Upcoming: Banville's The Book of Evidence, and (yes) To the Lighthouse.  I don't know why, but reading Banville's fluid excursions into and out of memory and back again made me think of Virginia Woolf, and then I remembered trying to read Jacob's Room as an undergraduate and being baffled.  But years later I read A Room of One's Own and found it engaging, and then a few more years later I read Cunningham's The Hours, and I began to understand a little more of where she was coming from.  Then I taught "The Mark on the Wall" in American Lit. and thought "Aha!"  So now, soon, finally, To the Lighthouse.  If that goes well, perhaps Mrs. Dalloway.

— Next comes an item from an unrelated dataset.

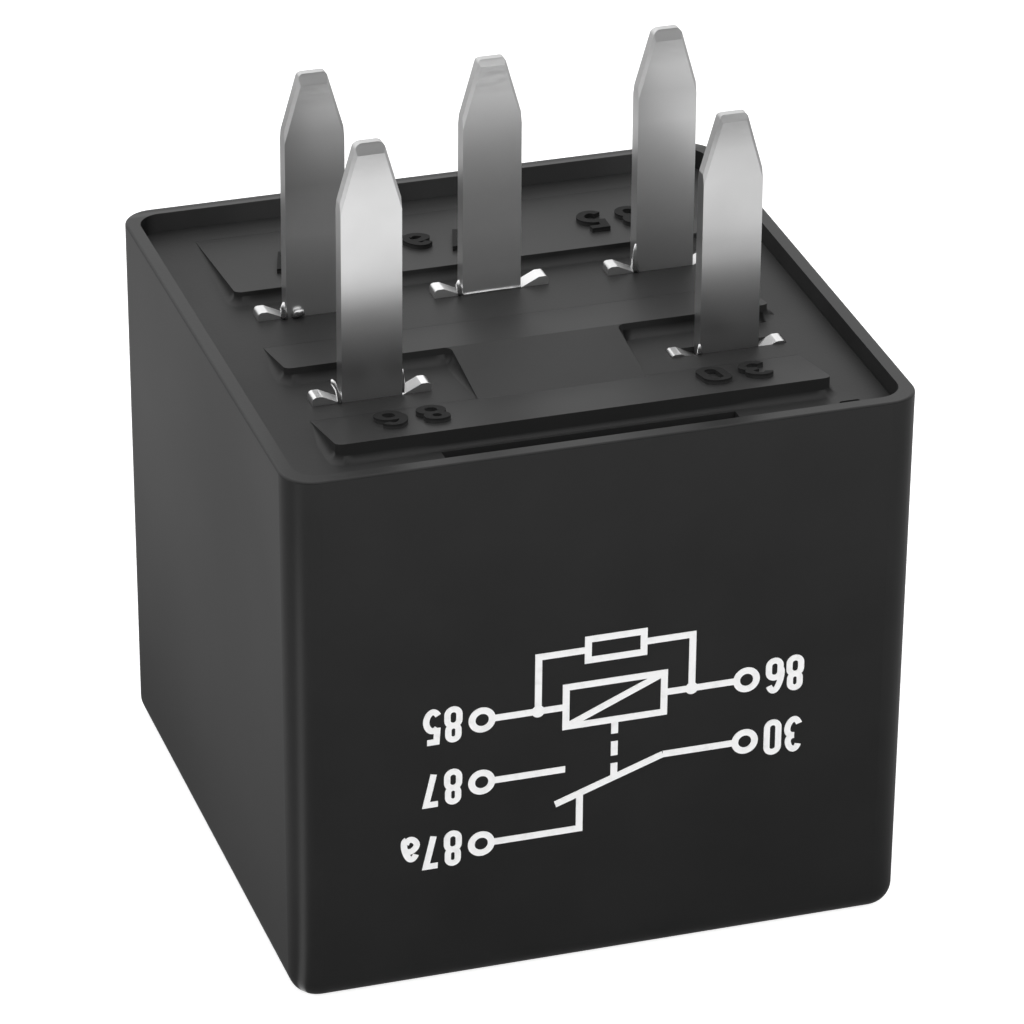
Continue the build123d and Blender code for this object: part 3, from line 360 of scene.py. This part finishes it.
# Share of a blade that is dull, and its tone at heights in millimetres above the compound
blade_tones = {
    "terminal_87": (0.07, [(0, 0.8), (4, 1.0), (6.5, 0.58), (9, 0.56), (11.5, 0.72)]),
    "terminal_86": (0.02, [(0, 0.95), (4.3, 0.86), (5.5, 1.0), (8, 0.97), (10, 0.86), (12, 0.74)]),
    "terminal_87a": (0.1, [(0, 0.85), (1.2, 1.0), (3, 1.0), (5, 0.82), (8, 0.77), (11, 0.76)]),
    "terminal_85": (0.1, [(0, 0.72), (2.5, 1.0), (7.5, 1.0), (9, 0.78), (11.5, 0.72)]),
    "terminal_30": (
        0.02,
        [(0, 0.75), (1.5, 0.95), (4.5, 1.0), (5.5, 0.82), (8.4, 0.78), (11, 0.6)],
    ),
}
for terminal, (dull_share, tone_profile) in blade_tones.items():
    dress(terminal, tin_plate(terminal, dull_share, tone_profile))
for contact in ("fixed_contact_87", "fixed_contact_87a", "moving_contact"):
    dress(contact, silver)
for magnet_part in ("yoke", "core", "armature"):
    dress(magnet_part, iron)
dress("bobbin", nylon)
dress("coil_winding", copper_wire)
dress("coil_ends", copper_wire)
dress("solder_joints", solder)
dress("resistor_leads", solder)
dress("resistor", lacquer)
dress("contact_leaf", bronze)
dress("armature_rivets", bronze)
dress("return_spring", plain_metal("spring_steel", grey(0.5), grey(0.62), 0.22))
dress("braid", woven_copper())


# Pieces that the solids leave out: the compound's hollow edge along the ridges, and burrs

# Steps round a corner or a hollow, and the length of one step along a wall
curve_steps = 6
wall_step = 0.4

# How far the compound creeps: at most, as a share of the wall, and beside the open slit
creep_most = 0.4
creep_share = 0.8
creep_at_slit = 0.24
creep_past_slit = 0.1
slit_half = 6.8

# How deep a hollow edge sinks into what it touches
sunk = 0.004

# Points round a burr
burr_sides = 12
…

The best thing I've read this year, I believe, is The Road by Cormac McCarthy--relentless and grim and beautiful, and soon to be a major motion picture starring Viggo Mortensen.  Not far behind is An Arsonist's Guide to Writers' Homes in New England by Brock Clarke--morbidly funny or funnily morbid.

No rhyme, no reason to my reading habits.  In the last two years, much more history and fiction, and that's intentional.  Less poetry, and that's probably one reason my own writing has--well, I was going to say stalled, but it hasn't really.  Writing blurbs about baseball games (for pay) is a different, um, ballgame, but it still counts, doesn't it?  Even though it's no Banville.

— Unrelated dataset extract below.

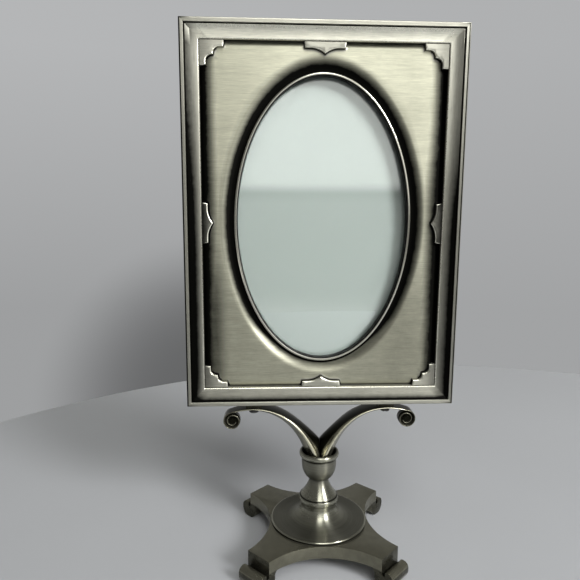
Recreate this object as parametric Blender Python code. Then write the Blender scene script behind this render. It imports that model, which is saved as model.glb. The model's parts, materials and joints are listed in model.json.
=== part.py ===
"""Rectangular picture frame with an oval window, carried by two arms on a turned stem.

The stem's axis is the Z axis, the table is at Z = 0 and the frame faces -Y. Lengths
are in metres. The frame stands on the arms, the arms on the stem, the stem on the base.
"""
import math

import bmesh
import bpy
from mathutils import Matrix, Vector

MM = 0.001

# Gap left between two pieces that touch
SEAT_GAP = 0.3 * MM

# Shortest lengths kept when two bodies are combined, and the angle that makes an edge sharp
WELD_LENGTH = 0.005 * MM
SLIVER_LENGTH = 0.002 * MM
SHARP_ANGLE = math.radians(35)

# Sides of the round pieces
DISH_SEGMENTS = 48
STEM_SEGMENTS = 36
HUB_SEGMENTS = 32
WASHER_SEGMENTS = 24
ROD_SEGMENTS = 20
SCREW_SEGMENTS = 16
BUTTON_SCREW_SEGMENTS = 12

# Border of the frame; depths are measured back from the front of the lip
FRAME_WIDTH = 150.0 * MM
FRAME_HEIGHT = 205.0 * MM
FRAME_DEPTH = 16.0 * MM
FRAME_WALL = 5.0 * MM
BORDER_WIDTH = 9.7 * MM
LIP_WIDTH = 2.4 * MM
LIP_BEVEL = 0.5 * MM
GROOVE_WIDTH = 0.55 * MM
GROOVE_DEPTH = 1.5 * MM
BAND_OUTER_DEPTH = 0.9 * MM
BAND_HOLLOW = 0.5 * MM
BAND_EDGE_DEPTH = 3.0 * MM
BAND_EDGE_RADIUS = 0.5 * MM
FLANGE_DEPTH = 7.1 * MM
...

Reading that will never be, at least for a while, despite my wishes for it to be so: Ulysses, Moby Dick (started twice, never finished), The Scarlet Letter, The Autobiography of Malcolm X, The Amazing Adventures of Kavalier and Clay.  I could go on.

Blurbing for dollars.

I'm now involved in a little side project: contributing blurbs (anywhere from 2-3 sentences to a page, depending on the topic) about the baseball experience at Turner Field.  Two brothers in Chicago have a small business writing fan guides to ballparks; the guides are meant for true fans and are a little cheeky and irreverent.  So I'm doing my best to maintain cheekiness. :)  

It's writing for pay, which I haven't done too much of.  It's fun, so far, and I hope to do justice to TF.  So far, I've concocted a bit on the huge Jumbotron and a few restaurant blurbs.

How did I find out about this?  Craigslist.